Dave Chapelle is just a genius, obviously. I never had really gotten into him, and the first show I saw was the one for Netflix that he took all the heat for about transgender people. It wasn’t funny, per se, but it was a brilliant and touching spoken-word performance. Then I started digging into his back catalogue. Amazing. I will confess that I’ve always had a desire to try stand-up comedy. Just to climb the mountain, because stand-up comedy is the hardest thing in the world. I actually wrote up a routine about porn. Myrtle Beach has a comedy club (they used to have two, one closed) but they have a strict rule prohibiting X-rated material. This is a family-friendly vacation destination, after all. I think the routine is pretty good. I can see myself going to Atlanta to try out open mic night. But one problem is that I have absolutely no short-term memory. I can’t memorize lines. I think it is from the years and years of writing—somehow it rewired my brain and I can’t remember shit anymore. The opening line for the bit: “My doctor asked if I was sexually active. With another person? Of course not!” I have been told that I am funny. People tell me that all the time. Doing it on stage is another matter altogether. And there is nothing worse than bombing at stand-up comedy. One guy I know that bombed stayed in bed for a week and never did it again. Another relapsed into alcoholism and cheated on his wife. It’s one thing to get booed on Twitter—that’s bad enough. Getting booed on stage is another thing altogether.
A good organization has humor. The Coast Guard wasn’t my cup of tea, but there were some funny ass times. I lost my squash plenty of times at Lehman, but every day I had a good laugh about something. There was something tragic about it. Through the course of my business, I have spent time in the offices of many banks and brokers and hedge funds. It doesn’t take long to get a sense of the culture. I’ve been in a few places where nobody laughs, and everyone is serious as a heart attack. I couldn’t survive in a place like that. I was doing the old spurs trick on people at Lehman, for crying out loud. One guy made it all the way into the subway before he noticed that he had paper spurs attached to his heels. The fake mouse trick was another good one. You hide someone’s mouse behind the turret and you get another mouse that isn’t plugged into anything and put it where the old one was, and see how long it takes for someone to pop their cork. We used to rickroll the shit out of each other back then. Every day, there was something to laugh at. We still go out and tell stories about it. The more humor there is, the stronger the friendships.

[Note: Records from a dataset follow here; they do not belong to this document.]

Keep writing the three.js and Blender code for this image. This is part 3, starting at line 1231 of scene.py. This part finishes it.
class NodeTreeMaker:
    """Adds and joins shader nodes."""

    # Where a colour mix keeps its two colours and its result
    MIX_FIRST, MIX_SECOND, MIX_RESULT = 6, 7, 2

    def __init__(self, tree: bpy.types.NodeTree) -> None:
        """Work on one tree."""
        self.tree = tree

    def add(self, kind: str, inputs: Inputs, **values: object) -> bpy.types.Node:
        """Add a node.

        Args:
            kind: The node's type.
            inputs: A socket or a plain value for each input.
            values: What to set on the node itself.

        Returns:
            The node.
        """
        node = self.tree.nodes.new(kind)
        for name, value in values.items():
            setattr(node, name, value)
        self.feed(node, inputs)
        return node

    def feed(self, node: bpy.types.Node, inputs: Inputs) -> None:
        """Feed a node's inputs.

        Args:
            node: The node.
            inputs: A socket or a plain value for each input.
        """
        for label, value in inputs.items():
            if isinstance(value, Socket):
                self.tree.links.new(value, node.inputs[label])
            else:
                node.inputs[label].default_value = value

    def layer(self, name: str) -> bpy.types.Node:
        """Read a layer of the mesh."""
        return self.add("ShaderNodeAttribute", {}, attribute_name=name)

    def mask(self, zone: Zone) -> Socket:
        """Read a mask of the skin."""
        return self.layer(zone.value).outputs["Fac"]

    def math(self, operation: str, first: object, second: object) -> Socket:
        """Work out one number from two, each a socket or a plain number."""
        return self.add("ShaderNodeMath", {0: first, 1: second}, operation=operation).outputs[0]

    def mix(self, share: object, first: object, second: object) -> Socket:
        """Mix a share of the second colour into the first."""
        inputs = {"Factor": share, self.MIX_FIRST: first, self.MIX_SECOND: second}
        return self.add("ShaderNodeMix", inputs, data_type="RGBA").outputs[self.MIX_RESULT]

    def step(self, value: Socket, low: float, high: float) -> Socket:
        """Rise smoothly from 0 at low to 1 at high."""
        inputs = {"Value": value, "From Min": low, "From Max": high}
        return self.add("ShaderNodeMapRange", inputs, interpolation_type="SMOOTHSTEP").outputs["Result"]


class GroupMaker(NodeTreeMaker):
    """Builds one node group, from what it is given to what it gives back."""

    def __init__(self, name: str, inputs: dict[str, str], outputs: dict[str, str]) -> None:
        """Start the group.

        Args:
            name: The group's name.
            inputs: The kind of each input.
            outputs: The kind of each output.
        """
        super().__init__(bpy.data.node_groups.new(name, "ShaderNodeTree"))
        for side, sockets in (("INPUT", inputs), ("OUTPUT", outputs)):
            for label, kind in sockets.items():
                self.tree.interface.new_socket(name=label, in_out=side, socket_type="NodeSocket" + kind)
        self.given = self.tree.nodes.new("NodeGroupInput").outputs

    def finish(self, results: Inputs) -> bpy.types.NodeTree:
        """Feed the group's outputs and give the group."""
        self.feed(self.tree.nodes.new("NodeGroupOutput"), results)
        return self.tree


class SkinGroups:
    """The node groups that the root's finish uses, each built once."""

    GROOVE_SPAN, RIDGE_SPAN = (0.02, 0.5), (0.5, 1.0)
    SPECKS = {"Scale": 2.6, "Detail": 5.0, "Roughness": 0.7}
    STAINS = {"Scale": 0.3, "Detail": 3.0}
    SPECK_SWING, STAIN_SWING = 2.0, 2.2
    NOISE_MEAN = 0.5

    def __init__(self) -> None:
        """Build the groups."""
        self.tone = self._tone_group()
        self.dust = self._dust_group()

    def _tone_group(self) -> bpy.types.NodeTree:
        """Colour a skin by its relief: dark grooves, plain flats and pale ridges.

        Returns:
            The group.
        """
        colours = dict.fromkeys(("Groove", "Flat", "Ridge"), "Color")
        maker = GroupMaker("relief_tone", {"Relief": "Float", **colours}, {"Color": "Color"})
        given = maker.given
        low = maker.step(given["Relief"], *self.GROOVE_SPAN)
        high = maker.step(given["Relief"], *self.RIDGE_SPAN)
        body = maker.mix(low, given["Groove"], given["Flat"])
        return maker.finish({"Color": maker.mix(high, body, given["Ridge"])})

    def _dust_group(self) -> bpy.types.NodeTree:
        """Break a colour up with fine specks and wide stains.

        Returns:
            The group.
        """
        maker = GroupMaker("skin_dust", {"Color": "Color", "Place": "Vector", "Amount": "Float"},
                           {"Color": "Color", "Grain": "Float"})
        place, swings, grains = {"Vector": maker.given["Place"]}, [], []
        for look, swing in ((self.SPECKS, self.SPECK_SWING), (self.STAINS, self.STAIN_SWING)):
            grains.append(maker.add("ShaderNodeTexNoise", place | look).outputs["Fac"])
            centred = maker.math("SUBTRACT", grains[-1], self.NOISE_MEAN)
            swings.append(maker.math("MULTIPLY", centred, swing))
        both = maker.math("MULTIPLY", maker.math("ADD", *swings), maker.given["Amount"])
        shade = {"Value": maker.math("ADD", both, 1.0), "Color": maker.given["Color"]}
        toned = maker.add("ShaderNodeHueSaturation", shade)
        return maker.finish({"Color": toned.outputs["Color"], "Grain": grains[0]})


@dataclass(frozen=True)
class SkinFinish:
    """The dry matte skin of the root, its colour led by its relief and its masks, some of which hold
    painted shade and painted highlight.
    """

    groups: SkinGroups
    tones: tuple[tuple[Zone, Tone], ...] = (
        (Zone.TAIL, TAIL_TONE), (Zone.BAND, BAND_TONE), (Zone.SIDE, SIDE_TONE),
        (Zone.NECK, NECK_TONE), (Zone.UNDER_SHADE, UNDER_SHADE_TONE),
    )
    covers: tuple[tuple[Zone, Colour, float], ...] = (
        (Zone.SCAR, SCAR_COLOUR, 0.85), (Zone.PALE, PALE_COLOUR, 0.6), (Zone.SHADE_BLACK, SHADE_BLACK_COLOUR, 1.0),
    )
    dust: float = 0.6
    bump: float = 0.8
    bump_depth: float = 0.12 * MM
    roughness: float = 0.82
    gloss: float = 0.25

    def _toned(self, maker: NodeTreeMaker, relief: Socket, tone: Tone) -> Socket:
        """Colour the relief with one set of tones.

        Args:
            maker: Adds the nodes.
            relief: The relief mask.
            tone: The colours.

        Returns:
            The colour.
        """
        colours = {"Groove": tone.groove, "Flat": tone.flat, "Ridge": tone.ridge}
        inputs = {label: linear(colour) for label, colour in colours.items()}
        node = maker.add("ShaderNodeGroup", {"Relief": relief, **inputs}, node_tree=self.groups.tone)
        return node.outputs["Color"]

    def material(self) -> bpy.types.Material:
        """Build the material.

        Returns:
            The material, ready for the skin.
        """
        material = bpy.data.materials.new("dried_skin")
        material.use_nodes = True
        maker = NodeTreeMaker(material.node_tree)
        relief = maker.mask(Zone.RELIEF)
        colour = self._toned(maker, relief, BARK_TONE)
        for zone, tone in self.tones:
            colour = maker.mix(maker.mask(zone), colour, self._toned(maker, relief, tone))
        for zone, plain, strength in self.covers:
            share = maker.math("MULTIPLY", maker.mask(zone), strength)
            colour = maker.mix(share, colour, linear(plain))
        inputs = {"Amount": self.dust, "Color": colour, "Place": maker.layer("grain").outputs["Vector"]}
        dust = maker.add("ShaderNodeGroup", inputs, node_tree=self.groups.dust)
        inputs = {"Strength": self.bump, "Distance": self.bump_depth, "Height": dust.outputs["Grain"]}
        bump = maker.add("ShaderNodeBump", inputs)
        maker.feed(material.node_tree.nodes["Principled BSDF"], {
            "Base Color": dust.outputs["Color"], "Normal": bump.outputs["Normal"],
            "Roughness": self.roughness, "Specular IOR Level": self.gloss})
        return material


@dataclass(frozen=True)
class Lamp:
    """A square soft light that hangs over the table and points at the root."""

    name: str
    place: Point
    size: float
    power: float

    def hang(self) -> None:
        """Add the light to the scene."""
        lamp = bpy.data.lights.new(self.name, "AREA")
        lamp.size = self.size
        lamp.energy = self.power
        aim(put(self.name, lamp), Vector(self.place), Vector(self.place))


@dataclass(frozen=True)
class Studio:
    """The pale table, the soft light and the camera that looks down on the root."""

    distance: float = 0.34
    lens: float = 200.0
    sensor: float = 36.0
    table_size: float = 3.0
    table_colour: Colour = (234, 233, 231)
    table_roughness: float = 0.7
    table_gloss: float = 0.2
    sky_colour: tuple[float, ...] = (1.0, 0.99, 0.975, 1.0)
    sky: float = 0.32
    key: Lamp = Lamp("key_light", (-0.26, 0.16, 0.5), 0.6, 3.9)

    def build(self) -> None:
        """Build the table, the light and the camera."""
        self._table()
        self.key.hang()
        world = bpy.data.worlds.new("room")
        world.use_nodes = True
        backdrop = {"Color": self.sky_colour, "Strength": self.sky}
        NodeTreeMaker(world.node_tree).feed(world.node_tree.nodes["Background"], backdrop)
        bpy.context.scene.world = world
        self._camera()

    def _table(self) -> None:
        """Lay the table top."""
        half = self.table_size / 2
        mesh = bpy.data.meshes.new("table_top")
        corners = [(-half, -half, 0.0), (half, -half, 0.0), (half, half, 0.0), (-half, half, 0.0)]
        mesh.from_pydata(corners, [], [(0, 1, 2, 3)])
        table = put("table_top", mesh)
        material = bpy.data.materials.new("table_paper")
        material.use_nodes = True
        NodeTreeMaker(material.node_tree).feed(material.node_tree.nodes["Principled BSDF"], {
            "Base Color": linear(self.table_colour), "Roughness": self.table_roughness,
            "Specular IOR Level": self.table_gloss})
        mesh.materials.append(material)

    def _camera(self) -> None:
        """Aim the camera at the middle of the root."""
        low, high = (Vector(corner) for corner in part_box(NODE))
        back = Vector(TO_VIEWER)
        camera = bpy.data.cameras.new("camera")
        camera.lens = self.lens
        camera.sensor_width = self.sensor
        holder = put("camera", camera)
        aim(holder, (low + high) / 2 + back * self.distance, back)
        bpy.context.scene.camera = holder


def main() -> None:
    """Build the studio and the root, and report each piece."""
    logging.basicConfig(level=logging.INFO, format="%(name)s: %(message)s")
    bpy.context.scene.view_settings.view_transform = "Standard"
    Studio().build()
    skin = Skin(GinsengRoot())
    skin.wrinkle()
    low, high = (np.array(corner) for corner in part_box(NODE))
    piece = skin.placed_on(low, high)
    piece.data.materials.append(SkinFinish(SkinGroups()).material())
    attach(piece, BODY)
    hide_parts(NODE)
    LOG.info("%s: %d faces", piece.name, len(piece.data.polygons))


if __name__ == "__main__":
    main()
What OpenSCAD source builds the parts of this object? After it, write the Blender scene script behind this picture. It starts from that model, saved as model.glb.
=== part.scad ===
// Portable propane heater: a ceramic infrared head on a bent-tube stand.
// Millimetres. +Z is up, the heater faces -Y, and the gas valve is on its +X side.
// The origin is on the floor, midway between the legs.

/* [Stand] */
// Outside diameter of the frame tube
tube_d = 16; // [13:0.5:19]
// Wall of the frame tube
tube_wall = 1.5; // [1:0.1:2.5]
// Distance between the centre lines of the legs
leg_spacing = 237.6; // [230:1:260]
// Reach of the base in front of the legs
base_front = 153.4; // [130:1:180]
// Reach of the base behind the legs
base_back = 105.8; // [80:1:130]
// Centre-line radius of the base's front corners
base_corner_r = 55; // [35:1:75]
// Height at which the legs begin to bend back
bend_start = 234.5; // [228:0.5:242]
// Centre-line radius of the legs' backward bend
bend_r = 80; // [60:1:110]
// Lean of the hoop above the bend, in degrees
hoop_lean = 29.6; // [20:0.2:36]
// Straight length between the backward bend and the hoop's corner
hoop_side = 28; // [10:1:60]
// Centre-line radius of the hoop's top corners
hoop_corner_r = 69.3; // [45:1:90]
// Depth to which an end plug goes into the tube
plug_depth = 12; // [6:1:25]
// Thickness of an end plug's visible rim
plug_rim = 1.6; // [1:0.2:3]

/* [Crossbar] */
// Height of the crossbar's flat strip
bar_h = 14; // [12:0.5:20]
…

I don’t see myself getting a job with a big organization again. But in the off chance it happens, my first question in the interview is: is it fun? Because if it’s not, then what, exactly, is the point? I’ve pissed my pants in an elevator. I accidentally drank a soda can of my own piss in the car. I once wiped my ass with poison ivy. Money is nice, but all I care about is that we’re not so damn serious all the time.
If an old man makes performance art out of his farts and no one is around, does it still smell???
Vaseline on the telephone earpiece?
New floor runners being sent to look for a box of upticks?
We had a guy who wouldn't chew his food to help produce his pit clearing farts.